Um, what? I suppose it’s possible that in future episodes the series shifts gears in favour of length, sententious history lectures about the Seven Kingdoms, but somehow I doubt it (those don’t even really occur in the novels, where they would not exactly be out of place). Similar to the atrocious NYT review by Ginia Bellafante, Patterson seems to be approaching this series with a pre-formed sense of what all fantasy must be like, assuming that if GRRM writes fantasy then it must ape Tolkien’s often absurdly elevated diction. The only “sonorous” speech I can recall from the episode are actually moments of ceremony—Ned Stark pronouncing Will’s sentence of death, and King Robert formally asking Ned to be Hand of the King. Other than that, the language is pretty straightforward and often profane. Really, there’s more sonorous and elevated diction in Deadwood (a lot, really).
But I digress. I would be remiss if I did not acknowledge what are, to my mind, the two single greatest contributing factors to this show’s success: first, the scenery; and second, the casting.
The sheer look of the show is breathtaking, as is the scale. The renderings of the Wall, Winterfell, and King’s Landing—both in terms of their look from a distance and their textures and details up close—have been superbly done. While, as I mentioned above, GRRM’s world notably lacks the epic characters of classic fantasy (or, indeed, classic epics), it is nevertheless epic in scope, and the visuals the series produces are more than up to the task.

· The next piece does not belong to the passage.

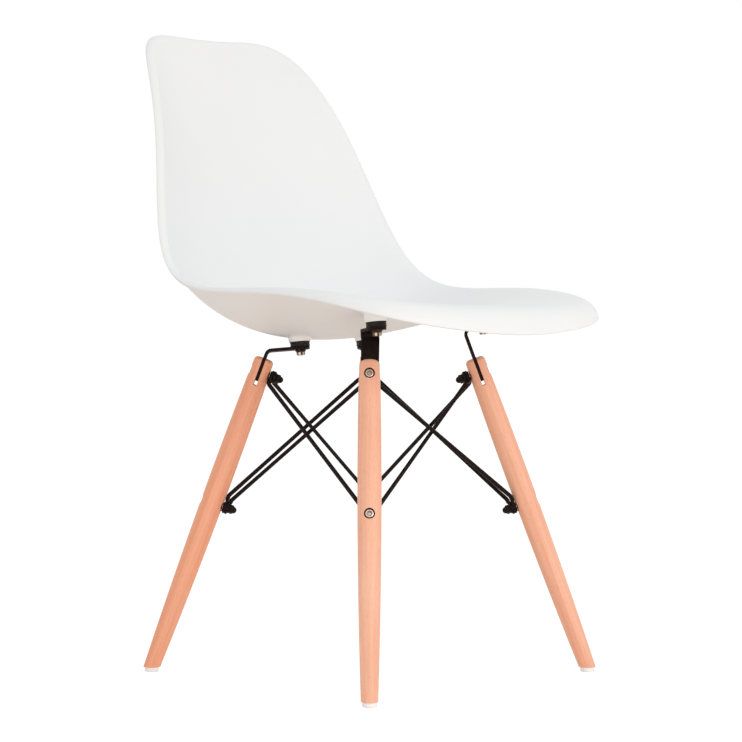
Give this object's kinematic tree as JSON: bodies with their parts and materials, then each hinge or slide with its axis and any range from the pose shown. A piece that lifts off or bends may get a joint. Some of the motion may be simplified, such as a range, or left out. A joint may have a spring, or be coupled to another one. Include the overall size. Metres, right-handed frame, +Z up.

In terms of casting, watching the roles get filled over the last year and a half has been the biggest point of excitement for myself as well as, I imagine, many other diehard fans of the books. There have been no missteps. The one actor who gave me trepidation, I will admit, was Mark Addy—he seemed too happy and often gormless in previous roles to play King Robert, but he carries it off beautifully. Sean Bean is of course perfect in the role of Ned (though I should admit to being biased on this front as a long-time Sharpe fan), and Michelle Fairley—not an actress with whom I was previously familiar—does an excellent job in capturing Catelyn’s complex character: her heartfelt yet guarded love for Ned, her abiding sense of being out of place in the north, her protectiveness of her children, and her antipathy to Ned’s bastard son Jon Snow. The look she shares with Jon, looking down into the courtyard, is another great example of how the series manages to communicate character without unnecessary exposition.
The performance that most blew me away was Peter Dinklage as Tyrion—which makes me happy, as Tyrion is one of my favourite characters, one that really demonstrates GRRM’s talent for subtlety and nuance. But that being said, Nikolaj Coster-Waldau matches him well as his brother Jaime. The scene when Jaime blithely walks in on Tyrion and the prostitute, and their banter, is quite true to the spirit of their relationship in the books. Jaime himself is very well-played, with Coster-Waldau displaying the easy arrogance and amused indifference of Jaime Lannister. The final scene when Bran accidentally sees him and Cersei in coitus was pitch-perfect: Jaime’s reaction is amusement, not fear, and when he looks back at his twin, his grin says “Can you believe this kid?” And then—“The things I do for love,” shoving Bran out, without a measurable change in his face. Not cruel, but also not caring that he probably just killed a child.
If there’s someone on whom the jury is still out, it is Lena Headey as Cersei Lannister. She looks the part, but plays Cersei with a sadness that I find somewhat out of step with the Cersei of the novels. I get no malice underneath her words and actions—she seems to be playing her as if she mourns the loveless state of her marriage, rather than someone with her own plots and ambitions. When Robert spurns her, and later openly flirts with a servant girl, it hurts rather than irks her. Perhaps that malice and ambition will emerge later … I hope so, otherwise she won’t be a particularly interesting character.
Across the narrow sea … our exiled Targaryens Viserys and Daenerys, Magister Illyrio, Ser Jorah Mormont, and of course Khal Drogo. Presumably they’re going to give Emilia Clarke as Daenerys more to do than stand and look forlornly at things. I wasn’t able to get a good read on her in this episode, mainly because she did not do or say much. She makes a lovely Dany, and the terror in her eyes the closer she comes to consummating her marriage to Drogo is heartbreaking … but I look forward to the Dany who evolves as she gains confidence. By contrast Harry Lloyd’s Viserys get that character’s arrogance, cruelty, and childish petulance exactly right. My favourite moment is when Khal Drogo, having been initially presented with his presumptive bride, rides off without saying a thing. “What’s wrong? Didn’t he like her?” Viserys protests, his voice going up into a whiny register.
I never quite imagined Khal Drogo being quite that beefcake, but aside from that, actor Jason Momoa (soon to be seen as Conan the Barbarian) certainly looks the part.
All in all, a very promising start to the series. I’m sort of chomping at the bit for Ned to get to King’s Landing, as the piece of casting I most anticipate is Aidan Gillen. Tommy Carcetti as Littlefinger? Too perfect.